Dataset items:

■ ■ ■

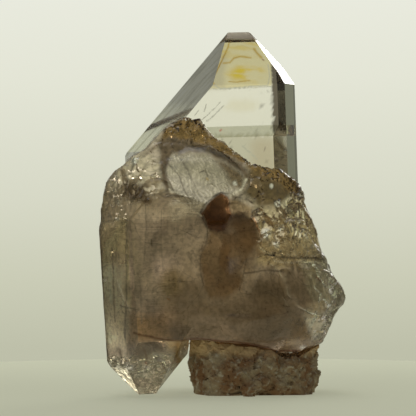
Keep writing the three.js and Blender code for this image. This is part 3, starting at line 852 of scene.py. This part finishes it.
def paint_body(points):
    """Colour and frost for each point: zone over zone, clouded, then the lines and the painted glints."""
    wandering = bend(points, 0.7, *WANDERING)
    colour = np.tile(BODY_COLOUR, (len(points), 1))
    frost = np.full(len(points), BODY_FROST)
    for corners, soft, zone_colour, zone_frost in ZONES:
        share = inside(wandering, corners, soft)
        lay(colour, share, zone_colour)
        frost += share * (zone_frost - frost)
    # the hollow is painted near black: its brown stain and painted shade inside it
    share = inside(bend(points, 0.2, *HOLLOW_EDGE), HOLLOW, 0.5) * (points[:, 1] < 0)
    lay(colour, share, HOLLOW_STAIN_AND_SHADE)
    frost += share * (HOLLOW_FROST - frost)
    clouds = CLOUD_SHARE * layered(points, *CLOUDS) + SMALL_CLOUD_SHARE * layered(points, *SMALL_CLOUDS)
    streaks = STREAK_SHARE * layered(points * UPRIGHT, *STREAKS)
    colour *= np.exp(clouds + streaks)[:, None]
    draw_lines(bend(points, 0.14, *LINE_WOBBLE), BODY_LINES, colour)
    # painted glints: clear spots laid where the cluster should glitter, so the backlight shines through them
    ragged = 0.35 * layered(points, *PAINTED_GLINT_EDGE)
    for x, z, reach in PAINTED_GLINTS:
        away = np.hypot(points[:, 0] - x, points[:, 2] - z) + reach * ragged
        share = 1 - s_curve(away / reach - 0.3)
        lay(colour, share, PAINTED_GLINT_COLOUR)
        frost += share * (PAINTED_GLINT_FROST - frost)
    return np.clip(colour, 0, 1), np.clip(frost, 0, 1)


def paint_spire(points):
    """Colour for each point of the spire's front, where iron has stained it and growth has left lines."""
    colour = np.tile(SPIRE_COLOUR, (len(points), 1))
    nearby = bend(points, 0.12, *SPIRE_WOBBLE)
    patches = layered(points * SIDEWAYS, *STAIN_PATCHES)
    for corners, soft, zone_colour in SPIRE_ZONES:
        lay(colour, inside(nearby, corners, soft), zone_colour)
    stained = inside(nearby, GOLD_PATCH, 1.6) * s_curve(0.74 + 1.5 * patches)
    spread = SPREAD_SHARE * s_curve((points[:, 2] - STAIN_FOOT) / SPREAD_SOFT) * s_curve(0.45 + 1.3 * patches)
    lay(colour, np.maximum(stained, spread), STAIN_COLOUR)
    lay(colour, s_curve((points[:, 2] - TIP_FOOT) / 0.4), TIP_COLOUR)
    draw_lines(nearby, SPIRE_LINES, colour)
    specks = s_curve((rolling(points, *SPECKS) - 0.55) / 0.2)
    specks *= np.maximum(inside(points, VEIL, 2.0), inside(points, SPECKLED, 2.0))
    colour *= (1 - SPECK_SHADE * specks)[:, None]
    return np.clip(colour, 0, 1)


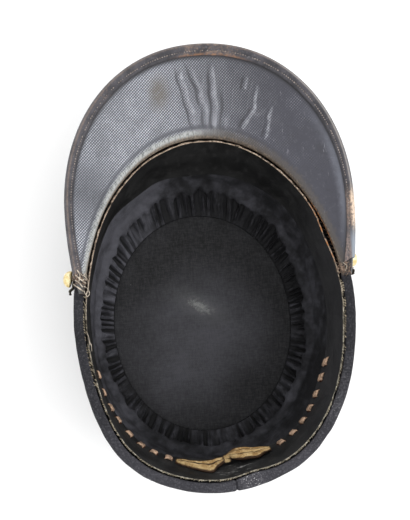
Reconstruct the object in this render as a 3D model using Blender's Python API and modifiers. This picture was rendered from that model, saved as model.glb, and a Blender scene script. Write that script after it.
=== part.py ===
"""A kepi cap, lying upside down on its flat crown with its hollow open to the sky.

Metres, +Z up. The origin is the middle of the crown top's outer face, which rests on the ground.
The peak points along +Y. Left is -X and right is +X, as the cap lies with its peak away from the viewer.
A bearing is an angle in degrees round the cap: 0 is the front, 90 the right side and 180 the back.
An inset is a distance in from the outer face of the crown's side, square to the wall's outline.
"""

import math

import bmesh
import bpy
from mathutils import Vector

# Fit between neighbouring pieces
CLEARANCE = 0.0003

# Outline of the crown side's outer face at the tip and at the rim
TIP_HALF_WIDTH = 0.0670
TIP_HALF_LENGTH = 0.0795
RIM_HALF_WIDTH = 0.0778
RIM_FRONT_REACH = 0.1048
RIM_BACK_REACH = 0.0973
RIM_SHIFT_X = 0.0006
RIM_SHIFT_Y = 0.0030
TIP_FULLNESS = 2.05
RIM_FRONT_FULLNESS = 2.0
RIM_BACK_FULLNESS = 2.1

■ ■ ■

> The request
Reproduce all of the entries word for word.

> Answer to the task
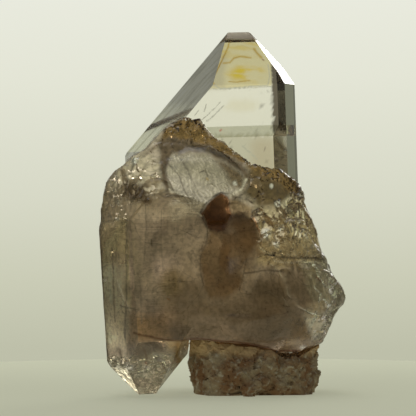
Keep writing the three.js and Blender code for this image. This is part 3, starting at line 852 of scene.py. This part finishes it.
def paint_body(points):
    """Colour and frost for each point: zone over zone, clouded, then the lines and the painted glints."""
    wandering = bend(points, 0.7, *WANDERING)
    colour = np.tile(BODY_COLOUR, (len(points), 1))
    frost = np.full(len(points), BODY_FROST)
    for corners, soft, zone_colour, zone_frost in ZONES:
        share = inside(wandering, corners, soft)
        lay(colour, share, zone_colour)
        frost += share * (zone_frost - frost)
    # the hollow is painted near black: its brown stain and painted shade inside it
    share = inside(bend(points, 0.2, *HOLLOW_EDGE), HOLLOW, 0.5) * (points[:, 1] < 0)
    lay(colour, share, HOLLOW_STAIN_AND_SHADE)
    frost += share * (HOLLOW_FROST - frost)
    clouds = CLOUD_SHARE * layered(points, *CLOUDS) + SMALL_CLOUD_SHARE * layered(points, *SMALL_CLOUDS)
    streaks = STREAK_SHARE * layered(points * UPRIGHT, *STREAKS)
    colour *= np.exp(clouds + streaks)[:, None]
    draw_lines(bend(points, 0.14, *LINE_WOBBLE), BODY_LINES, colour)
    # painted glints: clear spots laid where the cluster should glitter, so the backlight shines through them
    ragged = 0.35 * layered(points, *PAINTED_GLINT_EDGE)
    for x, z, reach in PAINTED_GLINTS:
        away = np.hypot(points[:, 0] - x, points[:, 2] - z) + reach * ragged
        share = 1 - s_curve(away / reach - 0.3)
        lay(colour, share, PAINTED_GLINT_COLOUR)
        frost += share * (PAINTED_GLINT_FROST - frost)
    return np.clip(colour, 0, 1), np.clip(frost, 0, 1)


def paint_spire(points):
    """Colour for each point of the spire's front, where iron has stained it and growth has left lines."""
    colour = np.tile(SPIRE_COLOUR, (len(points), 1))
    nearby = bend(points, 0.12, *SPIRE_WOBBLE)
    patches = layered(points * SIDEWAYS, *STAIN_PATCHES)
    for corners, soft, zone_colour in SPIRE_ZONES:
        lay(colour, inside(nearby, corners, soft), zone_colour)
    stained = inside(nearby, GOLD_PATCH, 1.6) * s_curve(0.74 + 1.5 * patches)
    spread = SPREAD_SHARE * s_curve((points[:, 2] - STAIN_FOOT) / SPREAD_SOFT) * s_curve(0.45 + 1.3 * patches)
    lay(colour, np.maximum(stained, spread), STAIN_COLOUR)
    lay(colour, s_curve((points[:, 2] - TIP_FOOT) / 0.4), TIP_COLOUR)
    draw_lines(nearby, SPIRE_LINES, colour)
    specks = s_curve((rolling(points, *SPECKS) - 0.55) / 0.2)
    specks *= np.maximum(inside(points, VEIL, 2.0), inside(points, SPECKLED, 2.0))
    colour *= (1 - SPECK_SHADE * specks)[:, None]
    return np.clip(colour, 0, 1)


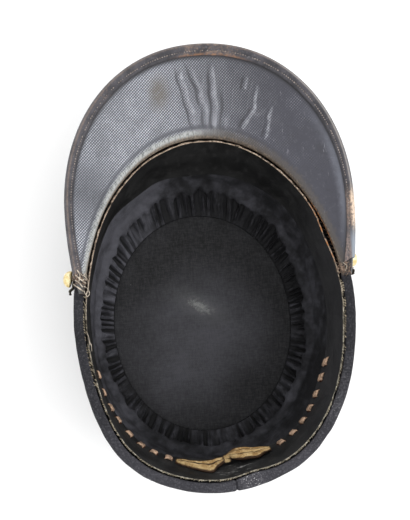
Reconstruct the object in this render as a 3D model using Blender's Python API and modifiers. This picture was rendered from that model, saved as model.glb, and a Blender scene script. Write that script after it.
=== part.py ===
"""A kepi cap, lying upside down on its flat crown with its hollow open to the sky.

Metres, +Z up. The origin is the middle of the crown top's outer face, which rests on the ground.
The peak points along +Y. Left is -X and right is +X, as the cap lies with its peak away from the viewer.
A bearing is an angle in degrees round the cap: 0 is the front, 90 the right side and 180 the back.
An inset is a distance in from the outer face of the crown's side, square to the wall's outline.
"""

import math

import bmesh
import bpy
from mathutils import Vector

# Fit between neighbouring pieces
CLEARANCE = 0.0003

# Outline of the crown side's outer face at the tip and at the rim
TIP_HALF_WIDTH = 0.0670
TIP_HALF_LENGTH = 0.0795
RIM_HALF_WIDTH = 0.0778
RIM_FRONT_REACH = 0.1048
RIM_BACK_REACH = 0.0973
RIM_SHIFT_X = 0.0006
RIM_SHIFT_Y = 0.0030
TIP_FULLNESS = 2.05
RIM_FRONT_FULLNESS = 2.0
RIM_BACK_FULLNESS = 2.1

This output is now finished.